_What you will do_
Only the lines from the one containing "Recreate this object" down to the one containing "underside_height = 2.75; // [2.3:0.05:3.6]", inclusive, are to be quoted exactly.

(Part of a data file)
■ ■ ■ ■ ■ ■ ■

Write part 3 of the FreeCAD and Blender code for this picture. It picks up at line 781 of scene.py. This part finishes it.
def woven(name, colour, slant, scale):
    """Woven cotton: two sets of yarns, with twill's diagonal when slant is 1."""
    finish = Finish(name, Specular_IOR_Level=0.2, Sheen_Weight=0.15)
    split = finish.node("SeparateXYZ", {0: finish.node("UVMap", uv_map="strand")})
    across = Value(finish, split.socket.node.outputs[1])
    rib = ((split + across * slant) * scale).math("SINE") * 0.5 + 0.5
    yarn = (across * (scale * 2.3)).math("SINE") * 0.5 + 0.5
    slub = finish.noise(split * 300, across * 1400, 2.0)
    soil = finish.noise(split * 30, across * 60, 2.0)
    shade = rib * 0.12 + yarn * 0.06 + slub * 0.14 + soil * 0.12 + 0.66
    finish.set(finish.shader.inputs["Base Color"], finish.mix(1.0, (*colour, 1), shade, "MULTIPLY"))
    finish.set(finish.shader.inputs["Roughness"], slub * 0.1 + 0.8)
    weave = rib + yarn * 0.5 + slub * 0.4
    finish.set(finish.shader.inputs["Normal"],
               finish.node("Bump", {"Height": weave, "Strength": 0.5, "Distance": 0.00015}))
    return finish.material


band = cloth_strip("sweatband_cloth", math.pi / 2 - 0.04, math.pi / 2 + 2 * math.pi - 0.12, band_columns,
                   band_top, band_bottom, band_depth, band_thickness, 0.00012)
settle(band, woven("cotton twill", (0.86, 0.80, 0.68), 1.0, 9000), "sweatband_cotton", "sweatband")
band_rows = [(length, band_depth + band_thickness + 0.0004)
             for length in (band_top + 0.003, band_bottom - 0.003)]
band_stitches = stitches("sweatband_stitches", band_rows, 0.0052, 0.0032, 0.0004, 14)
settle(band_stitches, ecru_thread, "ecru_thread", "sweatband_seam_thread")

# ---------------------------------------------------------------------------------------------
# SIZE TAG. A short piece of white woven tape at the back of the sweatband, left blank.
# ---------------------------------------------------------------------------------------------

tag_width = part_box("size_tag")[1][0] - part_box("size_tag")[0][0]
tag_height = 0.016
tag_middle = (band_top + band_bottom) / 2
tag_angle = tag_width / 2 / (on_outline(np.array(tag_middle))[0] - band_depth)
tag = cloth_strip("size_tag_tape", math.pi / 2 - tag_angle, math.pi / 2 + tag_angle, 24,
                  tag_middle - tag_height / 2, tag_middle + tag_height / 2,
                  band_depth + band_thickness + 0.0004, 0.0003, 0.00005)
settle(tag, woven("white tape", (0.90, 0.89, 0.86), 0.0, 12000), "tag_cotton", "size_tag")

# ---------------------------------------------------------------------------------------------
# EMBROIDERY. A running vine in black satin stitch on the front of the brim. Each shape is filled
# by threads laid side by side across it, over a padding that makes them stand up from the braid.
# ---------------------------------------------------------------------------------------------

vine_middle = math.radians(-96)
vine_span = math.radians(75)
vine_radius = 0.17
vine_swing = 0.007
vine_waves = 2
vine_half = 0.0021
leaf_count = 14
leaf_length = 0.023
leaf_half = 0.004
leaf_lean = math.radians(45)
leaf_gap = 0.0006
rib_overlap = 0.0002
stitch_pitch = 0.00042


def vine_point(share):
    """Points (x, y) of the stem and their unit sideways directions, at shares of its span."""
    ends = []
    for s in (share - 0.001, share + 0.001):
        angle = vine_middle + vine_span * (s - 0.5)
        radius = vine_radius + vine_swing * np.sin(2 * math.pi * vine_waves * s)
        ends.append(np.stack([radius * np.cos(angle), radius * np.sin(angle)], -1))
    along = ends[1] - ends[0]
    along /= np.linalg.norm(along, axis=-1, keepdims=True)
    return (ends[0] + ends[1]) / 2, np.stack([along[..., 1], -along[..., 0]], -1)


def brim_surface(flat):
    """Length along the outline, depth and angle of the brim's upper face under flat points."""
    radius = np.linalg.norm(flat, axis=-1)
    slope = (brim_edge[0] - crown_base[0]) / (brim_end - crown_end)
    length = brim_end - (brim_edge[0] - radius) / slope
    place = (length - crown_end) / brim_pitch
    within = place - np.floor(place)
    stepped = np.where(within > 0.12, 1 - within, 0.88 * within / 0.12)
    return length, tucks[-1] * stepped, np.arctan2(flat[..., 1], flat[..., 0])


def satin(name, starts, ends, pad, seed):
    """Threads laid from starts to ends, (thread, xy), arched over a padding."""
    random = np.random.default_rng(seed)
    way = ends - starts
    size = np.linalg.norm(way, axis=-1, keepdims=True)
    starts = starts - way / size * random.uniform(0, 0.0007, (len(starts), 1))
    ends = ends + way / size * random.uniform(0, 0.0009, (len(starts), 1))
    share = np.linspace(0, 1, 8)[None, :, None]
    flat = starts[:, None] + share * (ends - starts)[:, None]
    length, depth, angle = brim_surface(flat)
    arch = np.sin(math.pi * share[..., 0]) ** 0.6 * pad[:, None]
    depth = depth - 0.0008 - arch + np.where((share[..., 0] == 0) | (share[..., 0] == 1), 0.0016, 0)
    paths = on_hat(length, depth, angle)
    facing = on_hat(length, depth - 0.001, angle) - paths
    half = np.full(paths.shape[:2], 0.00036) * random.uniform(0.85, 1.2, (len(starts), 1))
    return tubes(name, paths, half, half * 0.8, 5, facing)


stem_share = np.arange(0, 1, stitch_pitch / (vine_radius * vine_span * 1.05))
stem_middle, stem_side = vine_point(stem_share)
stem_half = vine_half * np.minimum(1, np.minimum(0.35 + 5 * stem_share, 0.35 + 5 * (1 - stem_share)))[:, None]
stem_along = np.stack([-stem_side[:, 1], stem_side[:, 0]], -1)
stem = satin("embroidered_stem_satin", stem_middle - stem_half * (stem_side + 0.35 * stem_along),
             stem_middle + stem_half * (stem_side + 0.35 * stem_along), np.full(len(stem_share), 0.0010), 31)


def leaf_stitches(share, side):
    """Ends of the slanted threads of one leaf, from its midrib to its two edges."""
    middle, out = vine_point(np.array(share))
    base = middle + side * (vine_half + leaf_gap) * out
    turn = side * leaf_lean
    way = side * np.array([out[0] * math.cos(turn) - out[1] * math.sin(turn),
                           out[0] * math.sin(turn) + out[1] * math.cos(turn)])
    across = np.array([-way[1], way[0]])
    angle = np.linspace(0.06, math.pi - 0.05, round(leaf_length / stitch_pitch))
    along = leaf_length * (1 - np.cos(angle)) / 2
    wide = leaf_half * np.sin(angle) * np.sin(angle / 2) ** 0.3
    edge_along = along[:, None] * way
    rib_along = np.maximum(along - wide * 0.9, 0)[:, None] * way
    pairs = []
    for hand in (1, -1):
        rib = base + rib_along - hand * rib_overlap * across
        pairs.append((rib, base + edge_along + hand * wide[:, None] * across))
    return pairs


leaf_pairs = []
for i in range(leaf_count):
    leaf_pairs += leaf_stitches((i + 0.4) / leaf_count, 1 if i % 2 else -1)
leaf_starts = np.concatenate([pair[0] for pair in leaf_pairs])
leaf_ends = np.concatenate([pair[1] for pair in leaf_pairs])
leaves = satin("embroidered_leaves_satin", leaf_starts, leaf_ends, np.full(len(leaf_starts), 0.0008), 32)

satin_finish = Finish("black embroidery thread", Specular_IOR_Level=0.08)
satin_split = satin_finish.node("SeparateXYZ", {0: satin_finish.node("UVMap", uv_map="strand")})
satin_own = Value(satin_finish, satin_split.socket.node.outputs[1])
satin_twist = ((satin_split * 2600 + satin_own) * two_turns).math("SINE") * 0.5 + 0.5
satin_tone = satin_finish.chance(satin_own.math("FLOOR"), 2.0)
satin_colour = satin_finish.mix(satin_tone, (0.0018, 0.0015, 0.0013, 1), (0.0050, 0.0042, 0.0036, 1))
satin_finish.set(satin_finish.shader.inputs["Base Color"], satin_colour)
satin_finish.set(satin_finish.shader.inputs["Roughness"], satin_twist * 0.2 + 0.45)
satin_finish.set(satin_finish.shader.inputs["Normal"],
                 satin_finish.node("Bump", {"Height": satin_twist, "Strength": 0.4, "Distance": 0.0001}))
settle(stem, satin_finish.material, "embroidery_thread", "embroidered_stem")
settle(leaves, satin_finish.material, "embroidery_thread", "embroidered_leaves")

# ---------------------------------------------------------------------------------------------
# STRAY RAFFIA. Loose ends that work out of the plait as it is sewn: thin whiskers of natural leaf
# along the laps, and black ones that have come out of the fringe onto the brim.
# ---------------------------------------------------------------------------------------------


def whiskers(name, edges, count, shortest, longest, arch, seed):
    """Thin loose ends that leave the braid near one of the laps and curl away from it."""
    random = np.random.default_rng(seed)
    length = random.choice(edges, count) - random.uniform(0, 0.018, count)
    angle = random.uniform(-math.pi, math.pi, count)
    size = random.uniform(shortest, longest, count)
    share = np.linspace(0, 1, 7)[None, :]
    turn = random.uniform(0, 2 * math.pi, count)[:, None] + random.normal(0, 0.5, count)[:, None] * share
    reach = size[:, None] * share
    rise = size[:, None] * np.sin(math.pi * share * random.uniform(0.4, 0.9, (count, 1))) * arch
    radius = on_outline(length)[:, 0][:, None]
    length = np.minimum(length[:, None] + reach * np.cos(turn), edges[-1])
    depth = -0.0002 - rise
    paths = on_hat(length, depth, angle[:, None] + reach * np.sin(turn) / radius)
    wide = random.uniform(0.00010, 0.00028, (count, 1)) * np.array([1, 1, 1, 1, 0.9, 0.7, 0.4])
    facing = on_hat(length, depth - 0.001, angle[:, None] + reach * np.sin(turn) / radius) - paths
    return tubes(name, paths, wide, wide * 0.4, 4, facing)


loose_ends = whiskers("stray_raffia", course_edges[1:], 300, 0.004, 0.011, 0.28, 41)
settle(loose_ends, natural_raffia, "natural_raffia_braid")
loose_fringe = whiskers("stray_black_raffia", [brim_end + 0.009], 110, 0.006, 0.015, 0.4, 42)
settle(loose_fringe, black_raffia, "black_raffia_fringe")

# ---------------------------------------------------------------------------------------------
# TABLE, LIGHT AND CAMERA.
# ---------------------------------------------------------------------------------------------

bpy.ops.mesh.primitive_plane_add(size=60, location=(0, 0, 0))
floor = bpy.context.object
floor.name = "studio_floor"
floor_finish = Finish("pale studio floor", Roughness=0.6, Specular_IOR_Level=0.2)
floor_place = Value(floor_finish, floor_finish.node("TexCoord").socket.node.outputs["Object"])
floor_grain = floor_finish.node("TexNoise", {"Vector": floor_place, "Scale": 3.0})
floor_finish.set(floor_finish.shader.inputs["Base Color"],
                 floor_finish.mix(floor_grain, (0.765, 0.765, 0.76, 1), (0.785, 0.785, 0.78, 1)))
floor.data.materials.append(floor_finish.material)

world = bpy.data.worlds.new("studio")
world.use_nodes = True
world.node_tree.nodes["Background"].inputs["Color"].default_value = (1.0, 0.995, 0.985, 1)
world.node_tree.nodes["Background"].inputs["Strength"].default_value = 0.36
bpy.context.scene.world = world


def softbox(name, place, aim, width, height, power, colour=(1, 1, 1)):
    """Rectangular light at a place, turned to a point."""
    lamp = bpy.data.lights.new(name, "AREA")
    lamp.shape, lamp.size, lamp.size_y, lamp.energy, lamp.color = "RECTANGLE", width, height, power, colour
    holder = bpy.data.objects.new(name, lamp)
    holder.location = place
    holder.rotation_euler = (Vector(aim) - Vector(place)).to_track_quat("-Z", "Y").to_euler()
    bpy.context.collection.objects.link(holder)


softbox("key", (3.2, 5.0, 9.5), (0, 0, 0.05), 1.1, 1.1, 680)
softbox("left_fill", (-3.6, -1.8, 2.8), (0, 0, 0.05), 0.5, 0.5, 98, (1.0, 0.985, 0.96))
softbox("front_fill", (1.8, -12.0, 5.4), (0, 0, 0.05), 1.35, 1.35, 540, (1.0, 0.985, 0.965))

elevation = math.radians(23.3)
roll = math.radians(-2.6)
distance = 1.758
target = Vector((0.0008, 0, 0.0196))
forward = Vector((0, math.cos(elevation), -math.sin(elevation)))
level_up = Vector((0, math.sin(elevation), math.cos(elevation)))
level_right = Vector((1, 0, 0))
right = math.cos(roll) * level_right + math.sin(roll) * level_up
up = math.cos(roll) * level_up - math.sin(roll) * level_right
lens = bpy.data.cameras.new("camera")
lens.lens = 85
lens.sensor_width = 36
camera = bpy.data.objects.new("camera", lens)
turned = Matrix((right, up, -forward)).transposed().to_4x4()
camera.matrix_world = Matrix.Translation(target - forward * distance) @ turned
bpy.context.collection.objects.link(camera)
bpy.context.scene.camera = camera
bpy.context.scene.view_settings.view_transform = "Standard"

■ ■ ■ ■ ■ ■ ■

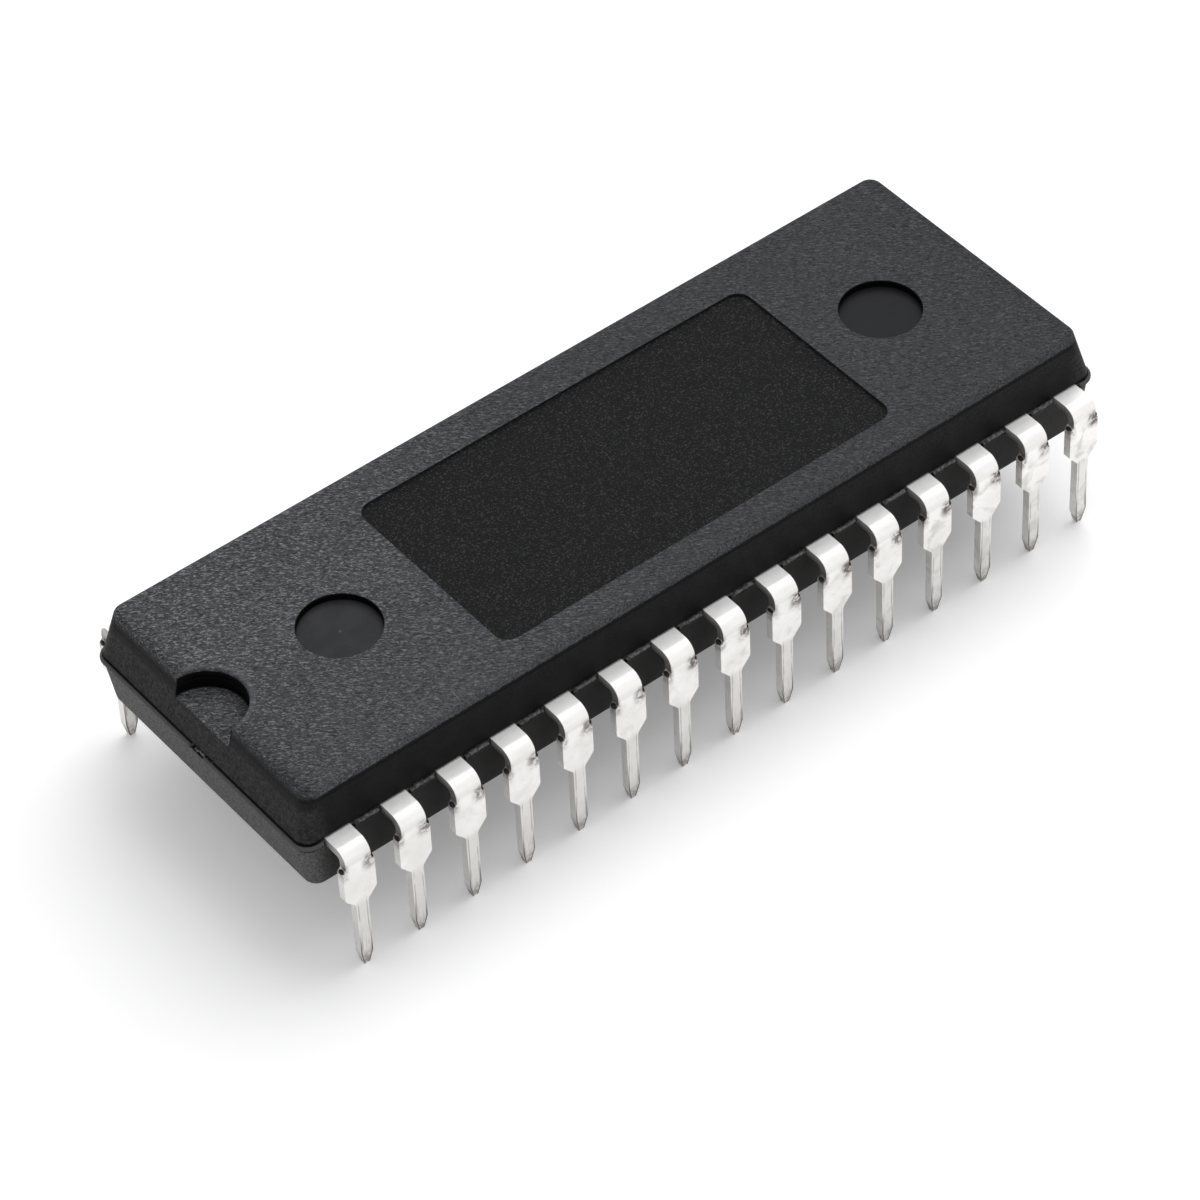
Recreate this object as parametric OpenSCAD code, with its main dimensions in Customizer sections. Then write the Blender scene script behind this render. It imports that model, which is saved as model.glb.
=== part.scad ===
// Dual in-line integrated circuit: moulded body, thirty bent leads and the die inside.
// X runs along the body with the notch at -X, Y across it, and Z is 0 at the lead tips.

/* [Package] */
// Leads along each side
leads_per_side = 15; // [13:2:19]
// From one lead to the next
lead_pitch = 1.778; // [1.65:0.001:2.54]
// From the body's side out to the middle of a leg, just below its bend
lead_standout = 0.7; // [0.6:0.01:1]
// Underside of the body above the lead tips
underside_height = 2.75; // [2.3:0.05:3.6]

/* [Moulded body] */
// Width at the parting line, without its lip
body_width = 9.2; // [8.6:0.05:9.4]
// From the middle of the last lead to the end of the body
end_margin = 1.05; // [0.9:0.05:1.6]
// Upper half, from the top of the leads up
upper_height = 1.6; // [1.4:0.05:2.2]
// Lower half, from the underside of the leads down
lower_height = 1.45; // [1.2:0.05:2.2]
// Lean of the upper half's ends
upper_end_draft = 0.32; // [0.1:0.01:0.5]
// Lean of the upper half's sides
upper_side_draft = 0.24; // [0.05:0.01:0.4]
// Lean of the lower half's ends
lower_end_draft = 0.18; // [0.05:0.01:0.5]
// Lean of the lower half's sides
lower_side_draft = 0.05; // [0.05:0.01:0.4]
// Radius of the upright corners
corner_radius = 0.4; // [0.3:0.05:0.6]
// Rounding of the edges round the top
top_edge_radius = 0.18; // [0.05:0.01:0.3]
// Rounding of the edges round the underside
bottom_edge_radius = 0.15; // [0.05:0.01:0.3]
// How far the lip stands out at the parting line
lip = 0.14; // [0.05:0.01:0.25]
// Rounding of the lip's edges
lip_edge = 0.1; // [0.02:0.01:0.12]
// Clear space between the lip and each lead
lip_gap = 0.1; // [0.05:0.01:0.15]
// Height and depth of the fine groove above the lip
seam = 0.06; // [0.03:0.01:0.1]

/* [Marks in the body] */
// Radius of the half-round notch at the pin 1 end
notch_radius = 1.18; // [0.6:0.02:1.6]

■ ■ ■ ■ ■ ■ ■

_Task result_
Recreate this object as parametric OpenSCAD code, with its main dimensions in Customizer sections. Then write the Blender scene script behind this render. It imports that model, which is saved as model.glb.
=== part.scad ===
// Dual in-line integrated circuit: moulded body, thirty bent leads and the die inside.
// X runs along the body with the notch at -X, Y across it, and Z is 0 at the lead tips.

/* [Package] */
// Leads along each side
leads_per_side = 15; // [13:2:19]
// From one lead to the next
lead_pitch = 1.778; // [1.65:0.001:2.54]
// From the body's side out to the middle of a leg, just below its bend
lead_standout = 0.7; // [0.6:0.01:1]
// Underside of the body above the lead tips
underside_height = 2.75; // [2.3:0.05:3.6]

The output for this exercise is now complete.